L’électronique militaire présente la dépendance la plus critique : 90% des circuits imprimés utilisés par l’armée américaine proviennent de Chine ou de Taïwan. Cette situation transforme chaque tension géopolitique en risque opérationnel direct pour l’appareil militaire américain.

L’affaire Aventura Technologies en 2019 a révélé l’ampleur de cette infiltration : cette société new-yorkaise vendait au Pentagone des équipements chinois en les présentant comme américains, mais allant jusqu’à conserver les inscriptions en chinois sur les cartes électroniques.

L’hypocrisie des politiques de découplage

Cette réalité industrielle pulvérise les discours politiques sur l’autonomie stratégique. Pendant que Washington multiplie les sanctions et les restrictions commerciales contre Pékin, ses contractants militaires maintiennent des milliers de fournisseurs chinois et emploient environ 2 000 personnes en Chine chez Raytheon seul.

Le missile Hellfire, symbole de la puissance de frappe américaine, dépendait jusqu’en 2014 du Butanetriol chinois. Les États-Unis ont dû financer leur propre usine pour sécuriser cet approvisionnement critique, révélant leur vulnérabilité opérationnelle antérieure.

L’échec stratégique du complexe militaro-industriel

Cette situation expose l’échec fondamental de la stratégie industrielle de défense américaine. Depuis des décennies, la recherche de profits immédiats a primé sur les considérations de sécurité nationale, créant une dépendance structurelle envers un rival stratégique.

La logique de maximisation des profits du secteur privé s’avère incompatible avec les impératifs de souveraineté industrielle. Les entreprises de défense ont optimisé leurs coûts en s’appuyant sur l’écosystème manufacturier chinois, sacrifiant l’autonomie stratégique sur l’autel de la rentabilité.

Un modèle économique contradictoire

Cette interdépendance révèle l’opposition fondamentale entre deux approches de la puissance : l’Amérique mise sur la projection militaire pour maintenir son hégémonie, tandis que la Chine développe sa puissance par la maîtrise industrielle et technologique.

Ironiquement, l’instrument de puissance américain dépend désormais de la base industrielle de son concurrent stratégique. Cette inversion historique questionne la viabilité à long terme du modèle de puissance militaire américain.

Les limites du reshoring industriel

Les tentatives de relocalisation se heurtent à des obstacles structurels. Le coût prohibitif du remplacement des composants chinois, les délais de production considérables, et l’absence d’alternatives industrielles viables rendent le découplage largement illusoire.
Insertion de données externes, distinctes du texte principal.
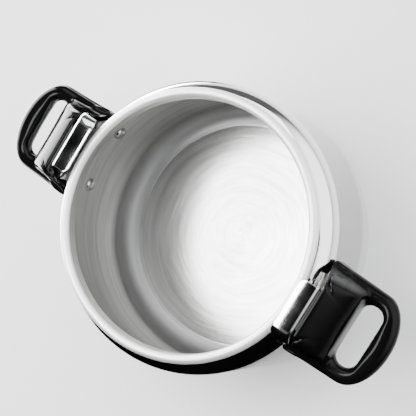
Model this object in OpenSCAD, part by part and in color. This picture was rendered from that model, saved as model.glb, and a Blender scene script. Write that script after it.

L’écosystème industriel chinois s’est développé pendant des décennies pour atteindre un niveau d’intégration et de sophistication que les États-Unis ne peuvent reproduire rapidement, même avec des investissements massifs.

Une vulnérabilité géopolitique majeure

Cette dépendance transforme chaque crise sino-américaine en risque opérationnel pour l’appareil militaire américain. En cas de conflit, les États-Unis se retrouveraient dans la position intenable de dépendre de leur adversaire pour maintenir leur capacité de combat.

Cette vulnérabilité stratégique constitue un levier de dissuasion considérable pour Pékin, qui peut potentiellement paralyser l’industrie de défense américaine par de simples restrictions d’exportation.

L’impasse stratégique américaine

L’industrie de défense américaine se trouve prise au piège de ses propres contradictions. Prisonnière de décennies d’optimisation financière, elle ne peut se défaire de sa dépendance chinoise sans compromettre sa compétitivité et ses capacités opérationnelles.

Cette situation révèle l’échec des élites politiques et industrielles américaines à anticiper les conséquences stratégiques de leurs choix économiques. La financiarisation de l’industrie de défense a créé une vulnérabilité que les discours belliqueux ne peuvent masquer.

L’avenir incertain de l’autonomie militaire

La résolution de cette contradiction nécessiterait un effort industriel d’une ampleur comparable au plan Marshall, avec des coûts et des délais que le système politique américain semble incapable d’assumer. Entre temps, cette dépendance continue de s’approfondir, compromettant chaque jour davantage la crédibilité de la dissuasion américaine.

L’empire militaire américain découvre ainsi les limites de sa puissance : on ne peut indéfiniment menacer celui dont on dépend pour fabriquer ses armes.